NYU has posted a video of a recent debate between Richard Epstein and Georgetown's Judy Feder about health care reform. You can watch the video here, and below is a sneak peek of Epstein's position, courtesy of the NYU website:
While agreeing with Feder that the system needed drastic fixes, Epstein differed stridently on what was required. Arguing that “cartel-like restrictions,” mandates, and subsidies in government programs like Medicare had caused healthcare’s woes, Epstein said that the current model of a system like Medicare was not tenable when extended to the broader population: “If all you’re going to try to do is to give everybody the same level of protection that you give to current Medicare recipients, you’ll not be able to finance it with any of the devices that she’s talking about.”
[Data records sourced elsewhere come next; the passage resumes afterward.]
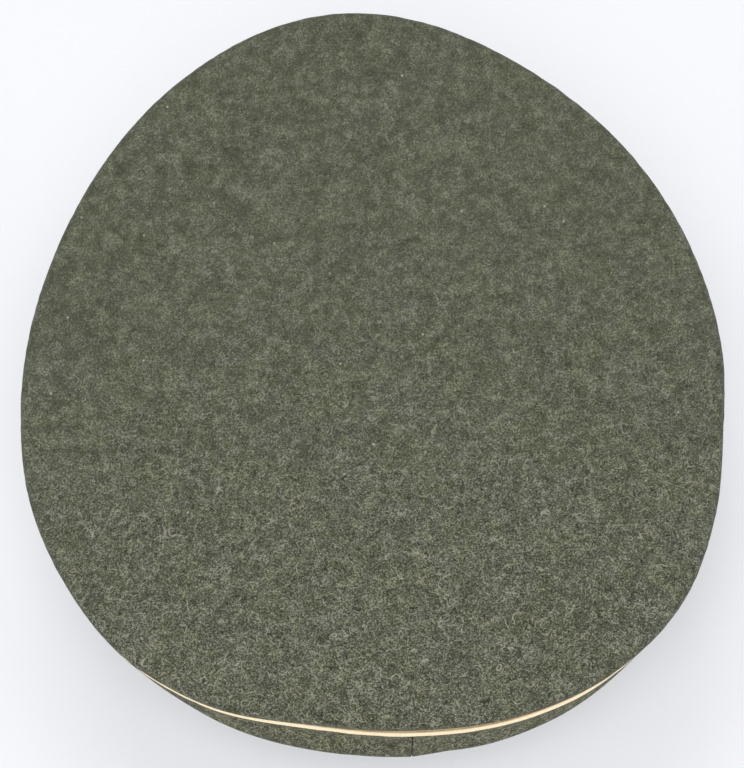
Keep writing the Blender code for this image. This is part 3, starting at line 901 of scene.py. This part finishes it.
def make_table(paper):
    """The table's top, which reaches past the view on every side."""
    mesh = bmesh.new()
    bmesh.ops.create_grid(mesh, x_segments=2, y_segments=2, size=TABLE_REACH)
    data = bpy.data.meshes.new("table")
    mesh.to_mesh(data)
    mesh.free()
    table = bpy.data.objects.new("table", data)
    data.materials.append(paper)
    bpy.context.scene.collection.objects.link(table)


def make_light():
    """The soft boxes, each aimed at the cap, and the room's own light."""
    for row in SOFT_BOXES:
        lamp = bpy.data.lights.new(row.name, "AREA")
        lamp.size = row.size
        lamp.energy = row.watts
        box = bpy.data.objects.new(row.name, lamp)
        box.location = row.place
        box.rotation_euler = Vector(row.place).to_track_quat("Z", "Y").to_euler()
        bpy.context.scene.collection.objects.link(box)
    world = bpy.data.worlds.new("pale_room")
    world.use_nodes = True
    background = world.node_tree.nodes["Background"]
    feed(world.node_tree, background, {"Color": linear("#fafbfd"), "Strength": ROOM_LIGHT})
    bpy.context.scene.world = world
    bpy.context.scene.view_settings.view_transform = "Standard"


def make_camera():
    """The camera, aimed at the crown."""
    a, e = math.radians(VIEW_AZIMUTH), math.radians(VIEW_ELEVATION)
    back = Vector((math.sin(a) * math.cos(e), -math.cos(a) * math.cos(e), math.sin(e)))
    lens = bpy.data.cameras.new("camera")
    lens.lens = VIEW_LENS
    lens.sensor_width = VIEW_SENSOR
    camera = bpy.data.objects.new("camera", lens)
    camera.location = Vector(VIEW_TARGET) + back * VIEW_DISTANCE
    camera.rotation_euler = back.to_track_quat("Z", "Y").to_euler()
    bpy.context.scene.collection.objects.link(camera)
    bpy.context.scene.camera = camera


REST = placement()
button_finish = lacquered_button()

make_top(felted_wool(TOP_WOOL))
make_quarters(felted_wool(SIDE_WOOL))
make_pipings(piping_cloth())
make_band(felted_wool(BAND_WOOL))
make_peak(lacquered_fibre())
make_strap(strap_leather())
make_button("domed_button_left", STRAP_HALF_SPAN - STRAP_END_ARC, button_finish, "button_left")
make_button("domed_button_right", STRAP_END_ARC - STRAP_HALF_SPAN, button_finish, "button_right")
make_table(table_paper())
make_light()
make_camera()
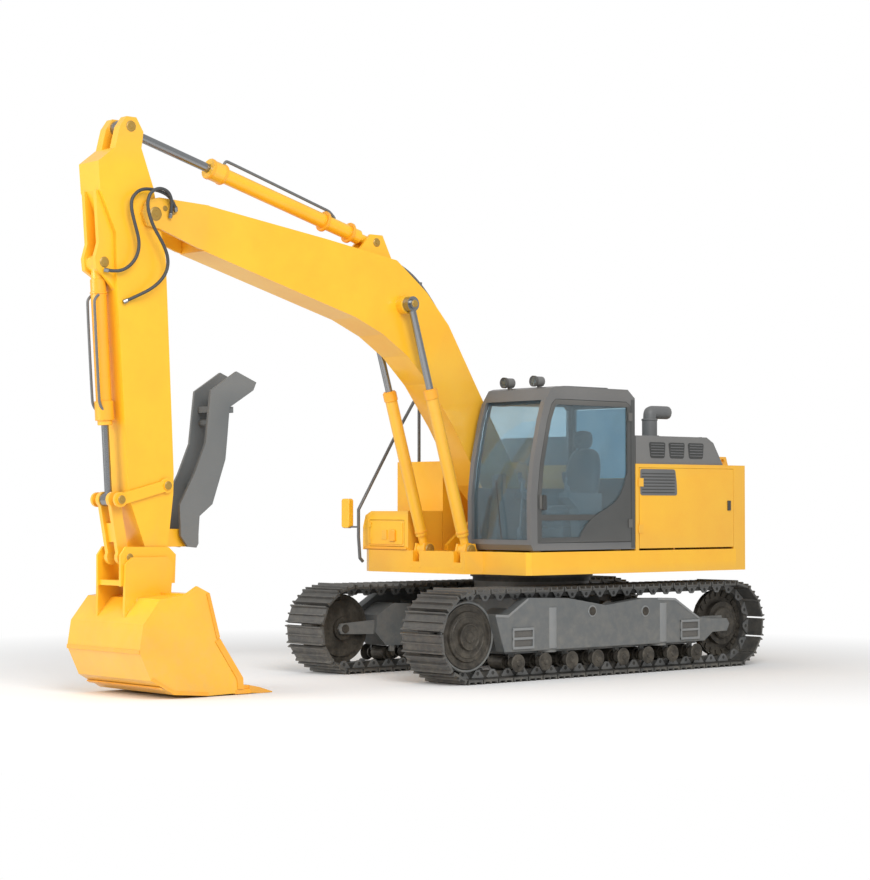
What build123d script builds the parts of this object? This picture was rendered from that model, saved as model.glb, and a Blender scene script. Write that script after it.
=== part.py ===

One of the primary problems, Epstein said, was that potential competitors to existing insurance firms lack free entry into local markets, resulting in insurance monopolies. He argued that Obama should pass legislation to correct a “deeply anticompetitive system,” but predicted that the administration would instead “buy off all the interest groups with corrupt bargains” and introduce taxation and cross-subsidy programs that “will bankrupt the nation.” The public health plan option, Epstein continued, would be run by a “bunch of blithering incompetents.... What you’re watching here is a grotesque concatenation of every bad left-wing liberal policy in the last 40 years, and the time has come to stop it.” Epstein prescribed instead a series of “mid-level rationalizations” involving medical malpractice and price restriction issues, as well as the application of contract law.